----- RECORDED INFORMATION -----
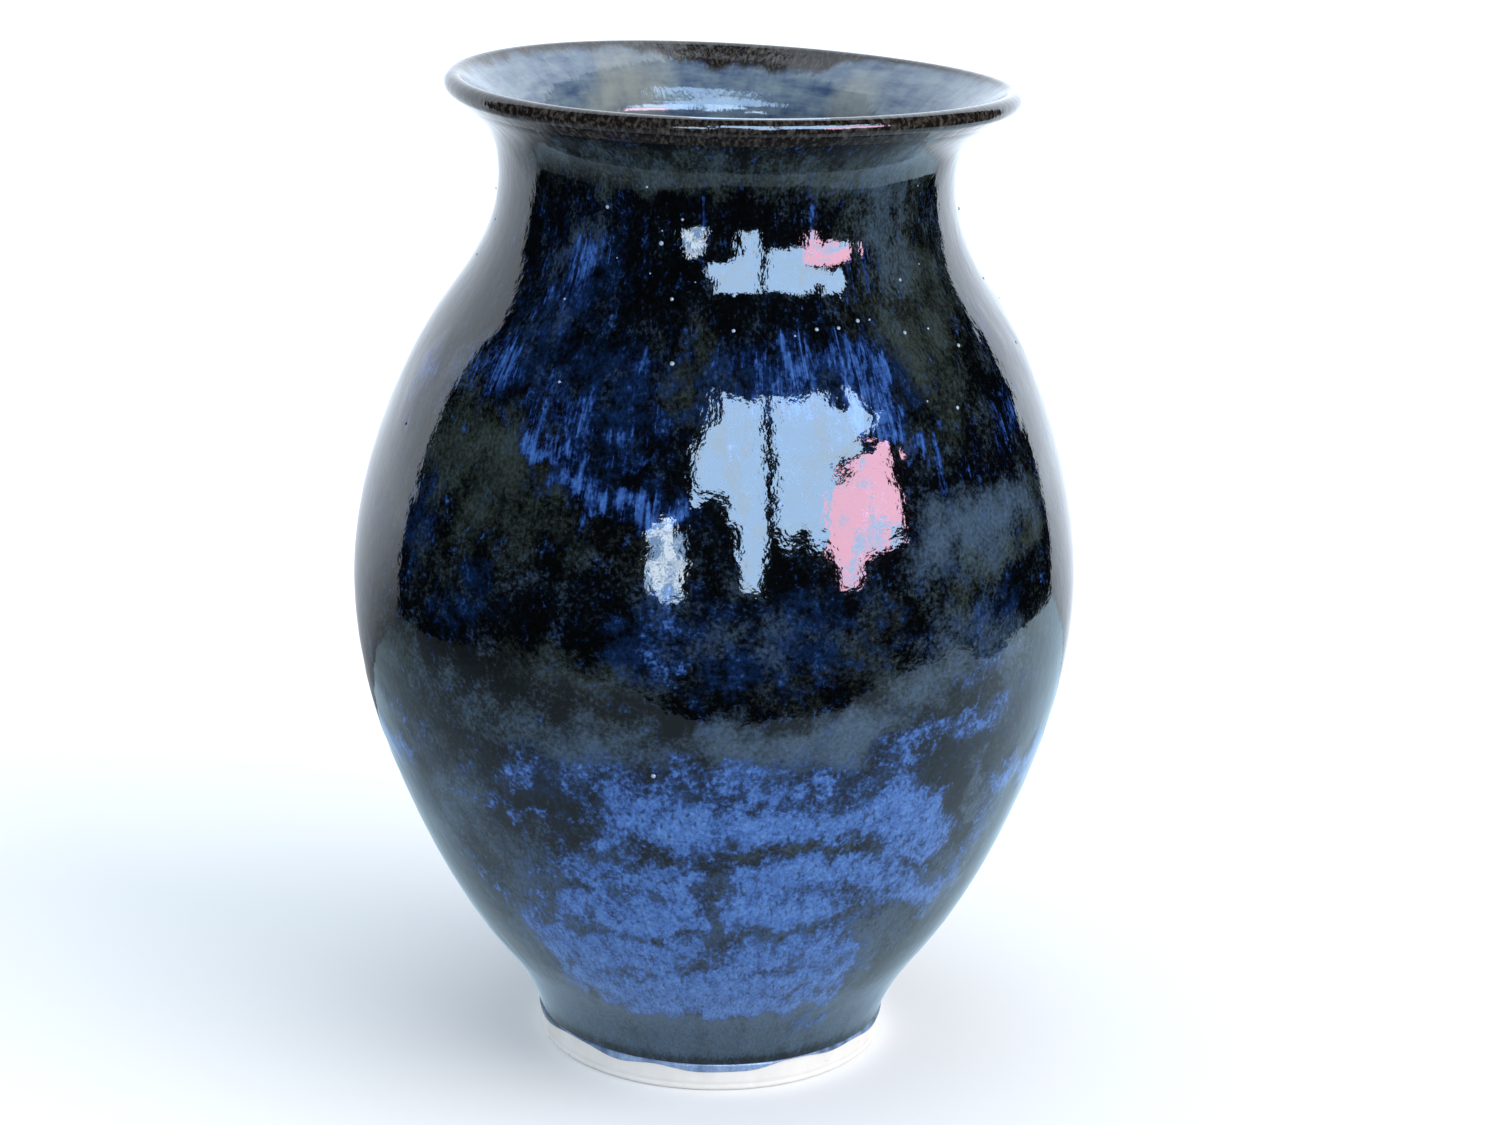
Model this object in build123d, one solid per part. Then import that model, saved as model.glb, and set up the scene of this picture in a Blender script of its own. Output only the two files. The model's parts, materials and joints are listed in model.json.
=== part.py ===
"""Wheel-thrown stoneware vase: one fired clay pot and the coats of glaze that are fused to it.

Frame: origin at the centre of the foot ring's resting face, +Z up the throwing axis. Sizes are in millimetres.
Every piece is round about the throwing axis, so each is a closed outline of radius and height, turned about Z.
"""

from build123d import *

import math
import os

# Outside of the finished pot, from the glaze line above the foot to the neck: radius and height of each station.
GLAZE_LINE_RADIUS, GLAZE_LINE_HEIGHT = 46.0, 7.5
WAIST_RADIUS, WAIST_HEIGHT = 47.4, 12.0
LOW_WALL_RADIUS, LOW_WALL_HEIGHT = 60.6, 32.5
FLANK_RADIUS, FLANK_HEIGHT = 79.2, 67.0
BELLY_RADIUS, BELLY_HEIGHT = 92.7, 126.0
SHOULDER_RADIUS, SHOULDER_HEIGHT = 82.6, 174.0
SLOPE_RADIUS, SLOPE_HEIGHT = 72.7, 194.0
COLLAR_RADIUS, COLLAR_HEIGHT = 60.6, 213.5
NECK_RADIUS, NECK_HEIGHT = 57.5, 228.0
FLARE_RADIUS, FLARE_HEIGHT = 59.0, 237.0
FLANGE_RADIUS, FLANGE_HEIGHT = 64.2, 243.2
WALL_START_LEAN = 0.2  # outward run for each unit of rise, just above the foot

# Lip: the wall ends in a round edge about this centre, and meets it at this slope.
LIP_RADIUS, LIP_HEIGHT = 69.0, 250.0
LIP_THICKNESS = 5.0
LIP_SLOPE_DEG = 38.0

# Coats and wall.
GLAZE = 0.8  # full depth of glaze over the clay
POUR = 0.4  # share of that depth which is the second, blue glaze
WALL_AT_FOOT = 6.0  # clay alone
WALL_THINNING = 0.6  # below 1, most of the thinning is in the lower wall
WALL_AT_LIP = LIP_THICKNESS - 2 * GLAZE

# Foot, turned from the same clay, and the floor inside.
FOOT_RADIUS = 45.3
FOOT_BEVEL = 1.2
RING_WIDTH = 7.5
RECESS = 3.5
WALL_LOW_END = 38.0  # outside height down to which the inside follows the outside
HEEL_RADIUS, HEEL_HEIGHT = 43.0, 21.0  # inside corner over the foot
FLOOR_RADIUS, FLOOR_HEIGHT = 24.0, 10.5

# The clay is stored in four lengths, cut level at these heights, so that each is a simple ring.
BELLY_START, SHOULDER_START, NECK_START = 42.0, 135.0, 206.0

# Where each coat begins and ends.
RIM_COAT_START = 245.8  # height outside at which the rim coat takes over
RIM_COAT_INSIDE = 0.055  # share of the inside wall's length that the rim coat covers
ROLL_DROP, ROLL_BULGE = 1.7, 0.45  # bead of glaze under the glaze line
BELLY_POUR = (13.5, 98.0)  # heights
SHOULDER_POUR = (146.0, 221.0)

STEPS = 34  # points along a curve that runs beside another
BISECTIONS = 40


def at(radius, height):
    """A point of an outline, in the plane that is turned about Z."""
    return Vector(radius, 0, height)


def beside(direction):
    """The direction to the right of a curve: out of the pot for one that climbs the outside."""
    return Vector(direction.Z, 0, -direction.X)


def smooth(points, start_direction, end_direction):
    """An even curve through points, leaving and arriving in the directions given."""
    return Spline(points, tangents=(start_direction, end_direction), tangent_scalars=(1, 1))


def shifted(curve, distance):
    """A curve beside another one, to its right by distance."""
    shares = [step / STEPS for step in range(STEPS + 1)]
    points = [curve.position_at(s) + beside(curve.tangent_at(s)) * distance for s in shares]
    return smooth(points, curve.tangent_at(0), curve.tangent_at(1))


def share_at_height(curve, height):
    """How far along a steadily rising or falling curve a height is reached, as a share of its length."""
    rises = curve.position_at(0).Z < curve.position_at(1).Z
    low, high = 0.0, 1.0
    for _ in range(BISECTIONS):
        middle = (low + high) / 2
        if (curve.position_at(middle).Z < height) == rises:
            low = middle
        else:
            high = middle
    return low


def turned(*edges):
    """The solid that a closed outline sweeps about the throwing axis."""
    return revolve(Face(Wire(list(edges))), Axis.Z, 360)


def coat(under, over, start, end):
    """The solid between two curves that run side by side, from one share of their length to another."""
    first = Line(under.position_at(start), over.position_at(start))
    last = Line(under.position_at(end), over.position_at(end))
    return turned(under.trim(start, end), last, over.trim(start, end), first)


LIP_CENTRE = at(LIP_RADIUS, LIP_HEIGHT)
LIP_DIRECTION = at(math.cos(math.radians(LIP_SLOPE_DEG)), math.sin(math.radians(LIP_SLOPE_DEG)))


def lip_point(side, inset):
    """Where the wall meets the lip's round edge, outside (+1) or inside (-1), this deep under the glaze."""
    return LIP_CENTRE + beside(LIP_DIRECTION) * (side * (LIP_THICKNESS / 2 - inset))


def lip_edge(inset):
    """The lip's round edge, this deep under the glaze."""
    tip = LIP_CENTRE + LIP_DIRECTION * (LIP_THICKNESS / 2 - inset)
    return ThreePointArc(lip_point(1, inset), tip, lip_point(-1, inset))


def outside_curve():
    """The finished outside, rising from the glaze line to the lip."""
    stations = [
        at(GLAZE_LINE_RADIUS, GLAZE_LINE_HEIGHT),
        at(WAIST_RADIUS, WAIST_HEIGHT),
        at(LOW_WALL_RADIUS, LOW_WALL_HEIGHT),
        at(FLANK_RADIUS, FLANK_HEIGHT),
        at(BELLY_RADIUS, BELLY_HEIGHT),
        at(SHOULDER_RADIUS, SHOULDER_HEIGHT),
        at(SLOPE_RADIUS, SLOPE_HEIGHT),
        at(COLLAR_RADIUS, COLLAR_HEIGHT),
        at(NECK_RADIUS, NECK_HEIGHT),
        at(FLARE_RADIUS, FLARE_HEIGHT),
        at(FLANGE_RADIUS, FLANGE_HEIGHT),
        lip_point(1, 0),
    ]
    return smooth(stations, at(WALL_START_LEAN, 1), LIP_DIRECTION)


def inside_curve(clay_outside):
    """The clay's inside wall, falling from the lip to the heel."""
    low_end = share_at_height(clay_outside, WALL_LOW_END)
    points = []
    for step in range(STEPS + 1):
        share = 1 + (low_end - 1) * step / STEPS
        wall = WALL_AT_FOOT + (WALL_AT_LIP - WALL_AT_FOOT) * share**WALL_THINNING
        points.append(clay_outside.position_at(share) - beside(clay_outside.tangent_at(share)) * wall)
    return smooth(points, -LIP_DIRECTION, -clay_outside.tangent_at(low_end))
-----
▶ [EXERCISE] Everything from the first line through the line containing "fused to it." should be quoted exactly, and nothing beyond it.

▶ [RESPONSE]
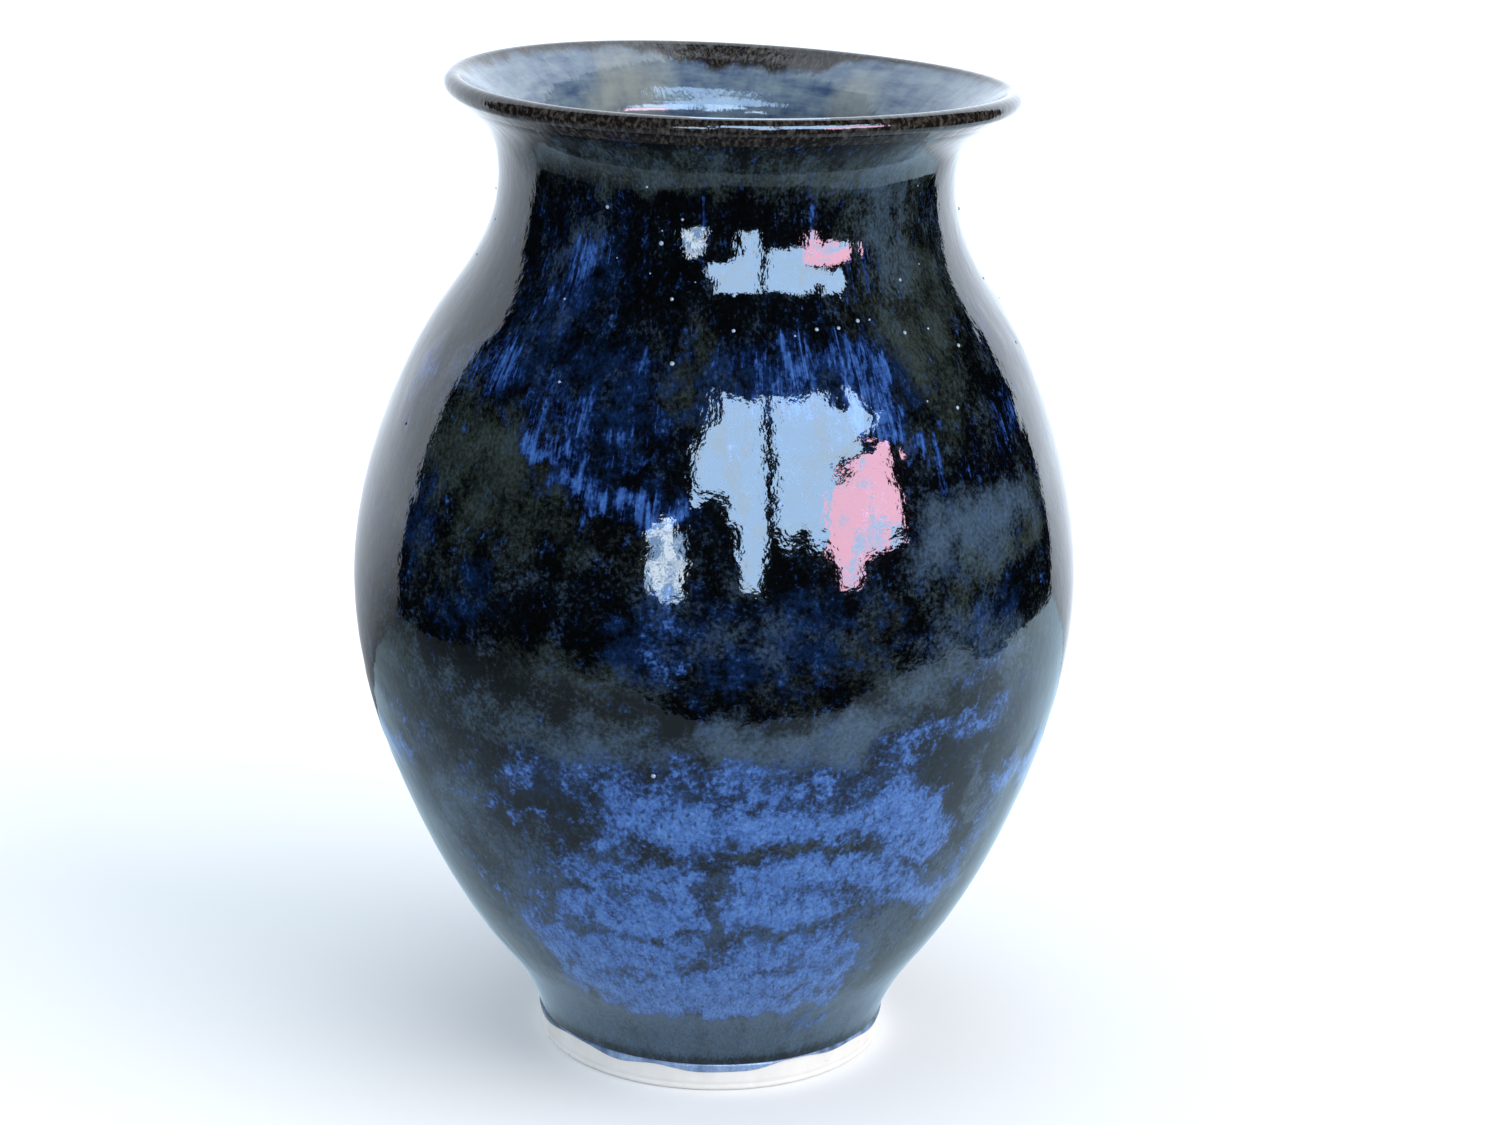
Model this object in build123d, one solid per part. Then import that model, saved as model.glb, and set up the scene of this picture in a Blender script of its own. Output only the two files. The model's parts, materials and joints are listed in model.json.
=== part.py ===
"""Wheel-thrown stoneware vase: one fired clay pot and the coats of glaze that are fused to it.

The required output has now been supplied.